Every financial adviser “should have cashflow planning but it should not be the whole conversation”.
This is what Lyndhurst Financial Management financial planner Rory Albon said at Money Marketing Interactive in Leeds May 2023.
Speaking today (11 May), Albon stated cash flow modelling is important, but it should be taken with a pinch of salt.
However, the “Financial Conduct Authority is right to push for it”.
He did stress that as a planner he provides the emotional support and engagement to clients in one-to-one meetings.
He explained that Google cannot replace advisers when a client wishes to know when is a good time to invest in venture capital trusts (VCTs). He added that this is when a financial adviser becomes vital.
Still, robo-advice may become more popular in the future, Albon noted.
Ultimately, he tries to put technology on the backburner.
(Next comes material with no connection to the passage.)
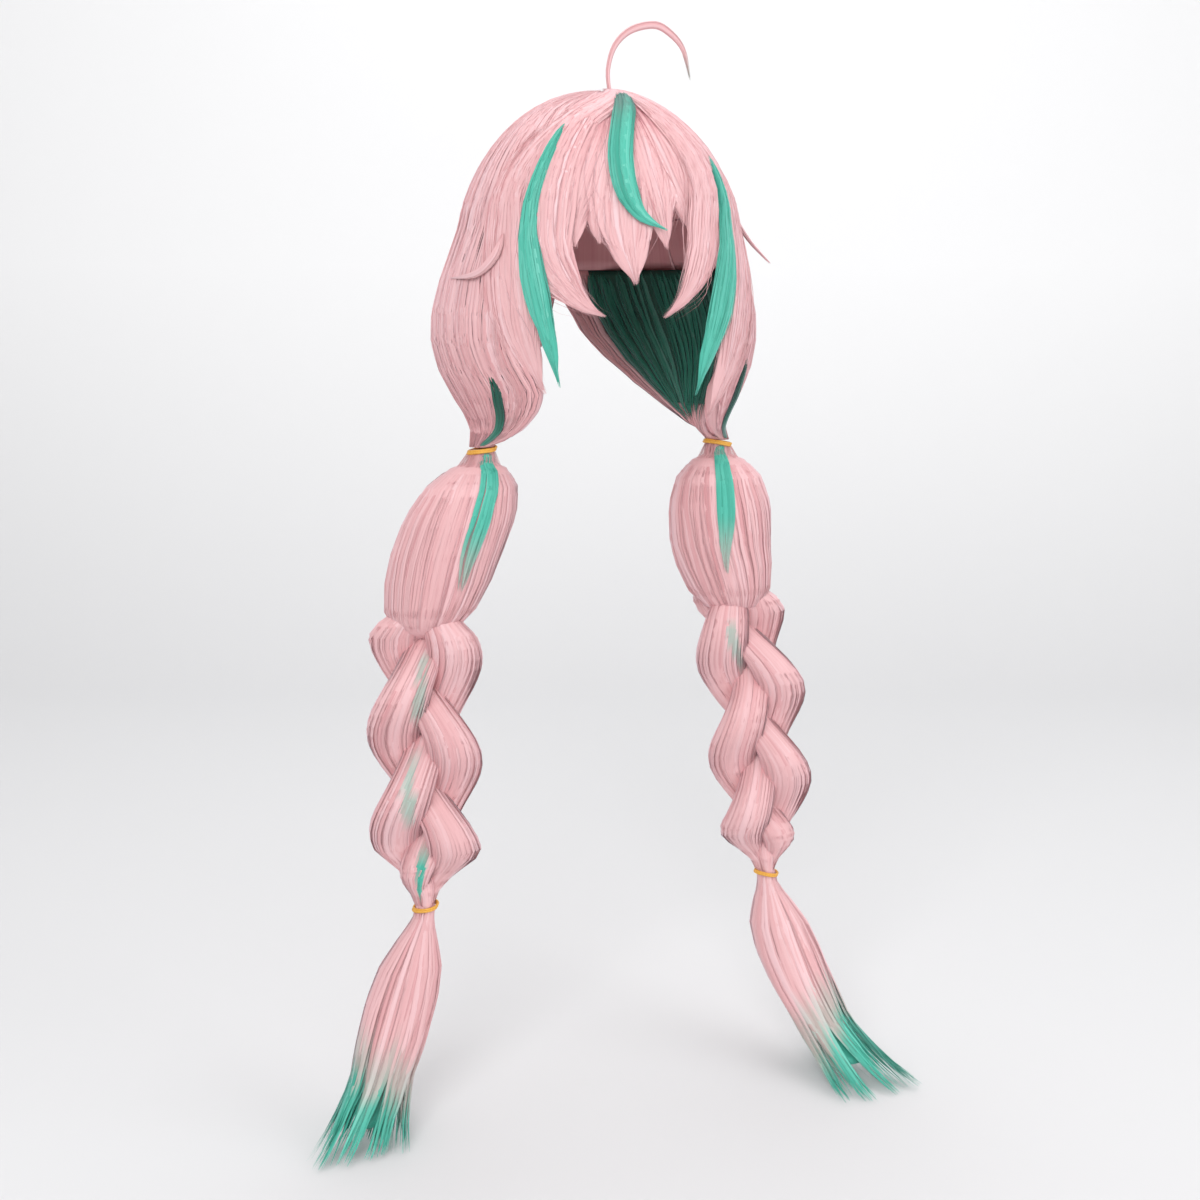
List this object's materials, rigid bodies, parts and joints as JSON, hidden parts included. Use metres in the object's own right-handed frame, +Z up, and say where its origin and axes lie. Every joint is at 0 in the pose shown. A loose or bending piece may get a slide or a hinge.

When discussing inflation during the panel, Dynamic Planner head actuary Steph Willcox made the point that it is important for advisers to remind clients that when the new inflation figures are released they have already been living with the consequences of this rise in prices.
Willcox said: “Any guaranteed number of inflation is something we are already experiencing.”
She elaborated that advisers should assure clients that they can handle investment losses and rising inflation and help to build emotional resilience to these events.
Dynamic Planner even has an in-house psychologist to help advisers build on clients emotional resilience.
Albon in response said that you tend to have clients who keep up with the latest inflation figures, but the vast majority do not know the exact number. That is when he uses cashflow planning to show clients the longevity of their investments.
Both of them mentioned that the Bank of England (BoE) decision in regards to interest rates will have a big impact on clients’ finances.
The BoE today (11 May) have raised interest rates from 4.25% to 4.5% which is a 0.25% points increase in an attempt to bring inflation down.
In relation to the interest rate hike news Quilter financial planning expert Rio Stedford said: “Sadly, those already in debt, particularly unsecured debt, will find higher interest rates makes their problem worse.
“Often higher rates are quickly passed down to those in debt intensifying their problem. To counter the increased cost of servicing debt, it’s crucial to prioritise paying down high-interest debt first and explore options for consolidating or refinancing loans to secure lower interest rates.”
She added that on fixed rate mortgage deals are safe from increases until their deal ends.
But, “ultimately, anyone whose ultra-low fixed rate deal will be in for a nasty shock when they step out into this new interest rate environment,” she continued.
Stedford also pointed out that those saving will benefit from this rate rise and that higher interest rates are not necessarily a bad thing for pensions.
She said: “A rise in interest rates can have a positive effect on annuity rates, which are closely linked to government bond yields. Higher interest rates generally lead to higher bond yields, which in turn lead to better annuity rates. This means that retirees who are about to purchase an annuity could receive a higher income throughout their retirement.”